╭──

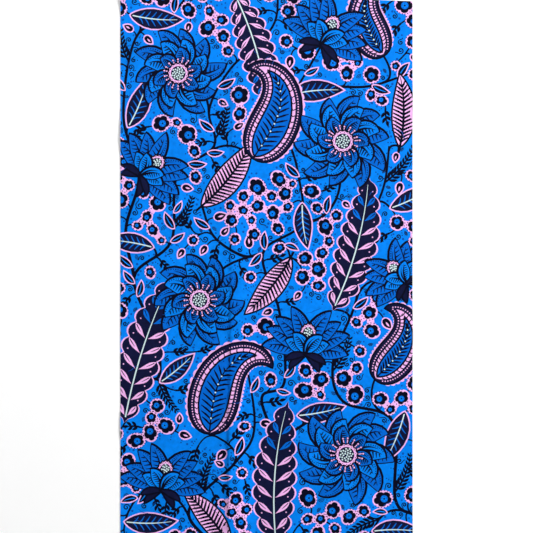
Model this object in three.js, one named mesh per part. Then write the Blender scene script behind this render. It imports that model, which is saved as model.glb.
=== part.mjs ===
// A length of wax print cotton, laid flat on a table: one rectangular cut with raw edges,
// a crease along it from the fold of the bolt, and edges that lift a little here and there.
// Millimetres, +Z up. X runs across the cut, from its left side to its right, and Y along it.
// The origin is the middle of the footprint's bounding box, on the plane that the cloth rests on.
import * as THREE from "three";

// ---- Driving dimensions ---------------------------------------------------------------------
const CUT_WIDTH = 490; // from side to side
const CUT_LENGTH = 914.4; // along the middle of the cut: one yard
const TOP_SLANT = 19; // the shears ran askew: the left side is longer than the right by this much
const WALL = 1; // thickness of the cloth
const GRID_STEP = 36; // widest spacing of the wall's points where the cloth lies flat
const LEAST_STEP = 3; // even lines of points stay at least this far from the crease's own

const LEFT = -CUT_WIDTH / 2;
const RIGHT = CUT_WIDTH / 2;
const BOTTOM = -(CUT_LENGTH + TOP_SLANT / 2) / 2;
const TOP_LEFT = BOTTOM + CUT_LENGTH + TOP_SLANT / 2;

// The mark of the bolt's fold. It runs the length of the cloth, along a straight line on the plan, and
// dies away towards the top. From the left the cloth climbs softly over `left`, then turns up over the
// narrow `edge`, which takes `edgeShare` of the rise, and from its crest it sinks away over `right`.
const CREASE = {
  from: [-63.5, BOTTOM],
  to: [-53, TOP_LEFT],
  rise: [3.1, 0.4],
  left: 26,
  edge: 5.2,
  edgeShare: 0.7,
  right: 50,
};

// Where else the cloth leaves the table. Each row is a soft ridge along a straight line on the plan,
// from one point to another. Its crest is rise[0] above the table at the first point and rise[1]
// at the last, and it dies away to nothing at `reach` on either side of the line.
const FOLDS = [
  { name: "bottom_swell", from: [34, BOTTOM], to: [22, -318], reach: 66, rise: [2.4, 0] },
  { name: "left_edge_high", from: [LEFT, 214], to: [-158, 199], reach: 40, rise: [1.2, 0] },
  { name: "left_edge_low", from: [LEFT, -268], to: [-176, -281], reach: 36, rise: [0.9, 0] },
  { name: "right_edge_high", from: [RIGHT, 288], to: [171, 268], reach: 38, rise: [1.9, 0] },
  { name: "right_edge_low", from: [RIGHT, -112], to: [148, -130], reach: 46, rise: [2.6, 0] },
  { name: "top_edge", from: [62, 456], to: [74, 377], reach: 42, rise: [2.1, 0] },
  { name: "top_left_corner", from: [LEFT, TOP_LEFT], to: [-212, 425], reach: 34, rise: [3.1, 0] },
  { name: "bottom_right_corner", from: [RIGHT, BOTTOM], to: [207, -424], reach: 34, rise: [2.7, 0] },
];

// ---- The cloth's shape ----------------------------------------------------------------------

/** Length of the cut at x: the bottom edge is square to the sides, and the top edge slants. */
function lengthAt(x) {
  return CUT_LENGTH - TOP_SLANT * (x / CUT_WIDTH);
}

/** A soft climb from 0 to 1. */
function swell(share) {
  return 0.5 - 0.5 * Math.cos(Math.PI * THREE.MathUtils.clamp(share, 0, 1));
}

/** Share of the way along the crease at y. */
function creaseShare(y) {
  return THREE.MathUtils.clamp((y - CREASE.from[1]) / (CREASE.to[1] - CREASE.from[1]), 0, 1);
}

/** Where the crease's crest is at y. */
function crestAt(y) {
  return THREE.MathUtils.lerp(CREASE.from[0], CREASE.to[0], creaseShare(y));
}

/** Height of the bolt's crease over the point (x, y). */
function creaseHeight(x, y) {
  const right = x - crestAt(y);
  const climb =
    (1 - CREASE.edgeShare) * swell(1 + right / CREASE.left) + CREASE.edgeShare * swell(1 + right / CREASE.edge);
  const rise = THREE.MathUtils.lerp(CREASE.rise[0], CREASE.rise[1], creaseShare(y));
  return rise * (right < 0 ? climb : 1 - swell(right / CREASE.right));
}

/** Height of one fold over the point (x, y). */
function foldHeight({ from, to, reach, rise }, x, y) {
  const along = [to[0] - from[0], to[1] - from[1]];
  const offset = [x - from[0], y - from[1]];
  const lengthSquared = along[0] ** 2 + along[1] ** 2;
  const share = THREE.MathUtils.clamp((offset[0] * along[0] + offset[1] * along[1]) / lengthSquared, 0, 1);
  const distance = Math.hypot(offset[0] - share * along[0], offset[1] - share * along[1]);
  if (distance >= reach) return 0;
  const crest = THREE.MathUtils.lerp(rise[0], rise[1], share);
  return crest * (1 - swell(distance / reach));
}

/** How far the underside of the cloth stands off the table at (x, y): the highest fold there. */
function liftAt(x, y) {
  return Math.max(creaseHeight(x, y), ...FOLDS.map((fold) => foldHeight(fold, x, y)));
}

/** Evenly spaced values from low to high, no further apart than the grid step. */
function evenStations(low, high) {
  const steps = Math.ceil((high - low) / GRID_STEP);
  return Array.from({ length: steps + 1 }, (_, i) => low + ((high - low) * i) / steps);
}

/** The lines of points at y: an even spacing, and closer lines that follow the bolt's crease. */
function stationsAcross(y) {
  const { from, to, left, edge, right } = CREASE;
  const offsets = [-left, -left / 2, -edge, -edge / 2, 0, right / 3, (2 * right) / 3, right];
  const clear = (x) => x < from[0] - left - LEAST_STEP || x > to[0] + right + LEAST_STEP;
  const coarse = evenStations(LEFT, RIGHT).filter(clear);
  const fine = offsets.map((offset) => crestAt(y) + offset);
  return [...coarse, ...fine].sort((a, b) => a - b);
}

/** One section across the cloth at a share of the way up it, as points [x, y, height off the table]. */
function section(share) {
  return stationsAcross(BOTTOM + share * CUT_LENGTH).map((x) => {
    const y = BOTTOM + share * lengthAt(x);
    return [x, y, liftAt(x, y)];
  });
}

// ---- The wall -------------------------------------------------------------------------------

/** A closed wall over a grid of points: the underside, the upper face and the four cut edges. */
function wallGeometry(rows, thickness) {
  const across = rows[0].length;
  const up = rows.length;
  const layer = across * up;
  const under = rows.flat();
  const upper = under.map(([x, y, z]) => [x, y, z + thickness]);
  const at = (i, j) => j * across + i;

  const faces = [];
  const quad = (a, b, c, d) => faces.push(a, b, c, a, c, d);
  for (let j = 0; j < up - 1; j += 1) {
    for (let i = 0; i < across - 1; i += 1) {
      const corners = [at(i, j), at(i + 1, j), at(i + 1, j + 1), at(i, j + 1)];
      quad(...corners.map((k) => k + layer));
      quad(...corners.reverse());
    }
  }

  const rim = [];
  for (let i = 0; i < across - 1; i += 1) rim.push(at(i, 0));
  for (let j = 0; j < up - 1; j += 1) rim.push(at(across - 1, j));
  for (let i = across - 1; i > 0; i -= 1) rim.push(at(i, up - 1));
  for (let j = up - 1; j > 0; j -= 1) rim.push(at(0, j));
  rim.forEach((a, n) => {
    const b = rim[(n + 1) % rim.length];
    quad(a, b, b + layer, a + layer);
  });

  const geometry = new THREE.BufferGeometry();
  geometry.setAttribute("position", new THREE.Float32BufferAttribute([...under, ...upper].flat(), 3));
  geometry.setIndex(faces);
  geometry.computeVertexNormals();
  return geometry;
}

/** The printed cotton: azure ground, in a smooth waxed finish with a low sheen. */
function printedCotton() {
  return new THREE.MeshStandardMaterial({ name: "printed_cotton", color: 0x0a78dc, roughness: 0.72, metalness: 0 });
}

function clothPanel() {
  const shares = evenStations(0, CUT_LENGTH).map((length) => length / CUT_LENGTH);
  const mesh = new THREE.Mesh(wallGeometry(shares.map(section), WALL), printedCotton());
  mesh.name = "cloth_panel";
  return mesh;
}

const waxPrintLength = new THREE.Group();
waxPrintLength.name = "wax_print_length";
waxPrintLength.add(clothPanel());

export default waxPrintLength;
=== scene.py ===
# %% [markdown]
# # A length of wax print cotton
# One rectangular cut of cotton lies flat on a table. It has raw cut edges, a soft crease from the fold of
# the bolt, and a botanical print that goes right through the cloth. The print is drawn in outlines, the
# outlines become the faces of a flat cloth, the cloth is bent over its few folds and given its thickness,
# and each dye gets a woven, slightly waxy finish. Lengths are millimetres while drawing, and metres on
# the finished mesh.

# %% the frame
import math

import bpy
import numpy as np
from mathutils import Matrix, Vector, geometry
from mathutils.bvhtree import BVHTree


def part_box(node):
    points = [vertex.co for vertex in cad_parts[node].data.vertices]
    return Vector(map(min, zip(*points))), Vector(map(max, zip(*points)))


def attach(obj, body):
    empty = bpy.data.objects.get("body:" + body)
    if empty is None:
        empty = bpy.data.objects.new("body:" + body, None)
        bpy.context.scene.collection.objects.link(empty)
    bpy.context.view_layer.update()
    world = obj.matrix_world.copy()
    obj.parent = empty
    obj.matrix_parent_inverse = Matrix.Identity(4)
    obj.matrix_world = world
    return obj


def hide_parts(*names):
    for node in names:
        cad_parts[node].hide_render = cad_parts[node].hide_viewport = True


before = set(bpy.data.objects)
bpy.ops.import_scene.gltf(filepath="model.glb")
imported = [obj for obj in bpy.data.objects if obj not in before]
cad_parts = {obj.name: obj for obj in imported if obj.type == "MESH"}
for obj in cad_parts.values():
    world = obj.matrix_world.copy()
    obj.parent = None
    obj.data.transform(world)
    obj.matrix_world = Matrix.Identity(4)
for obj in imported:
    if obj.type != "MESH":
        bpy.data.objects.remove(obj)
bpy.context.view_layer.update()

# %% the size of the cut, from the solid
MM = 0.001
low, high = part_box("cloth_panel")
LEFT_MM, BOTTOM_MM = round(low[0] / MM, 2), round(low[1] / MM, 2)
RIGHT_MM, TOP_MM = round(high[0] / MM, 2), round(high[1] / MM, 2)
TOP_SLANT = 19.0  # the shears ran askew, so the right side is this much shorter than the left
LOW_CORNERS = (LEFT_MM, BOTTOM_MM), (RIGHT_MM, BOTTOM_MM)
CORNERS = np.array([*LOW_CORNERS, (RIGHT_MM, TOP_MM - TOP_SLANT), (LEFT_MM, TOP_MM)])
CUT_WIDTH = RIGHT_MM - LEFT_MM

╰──

## Exercise details
Return nothing but the lines from the first line of the listing through the line with "import * as", please, keeping every one of them unchanged.

## Exercise result
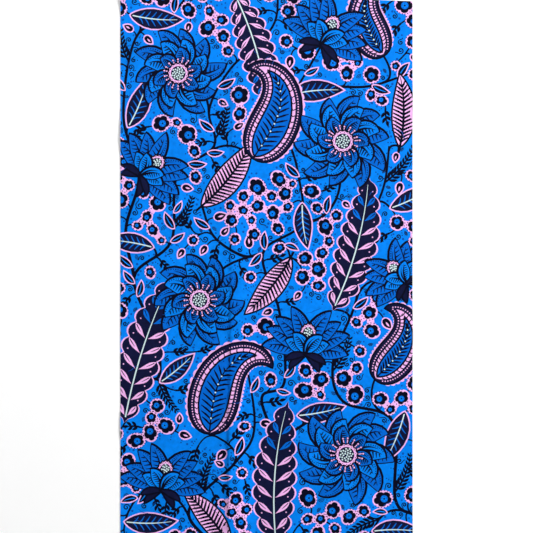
Model this object in three.js, one named mesh per part. Then write the Blender scene script behind this render. It imports that model, which is saved as model.glb.
=== part.mjs ===
// A length of wax print cotton, laid flat on a table: one rectangular cut with raw edges,
// a crease along it from the fold of the bolt, and edges that lift a little here and there.
// Millimetres, +Z up. X runs across the cut, from its left side to its right, and Y along it.
// The origin is the middle of the footprint's bounding box, on the plane that the cloth rests on.
import * as THREE from "three";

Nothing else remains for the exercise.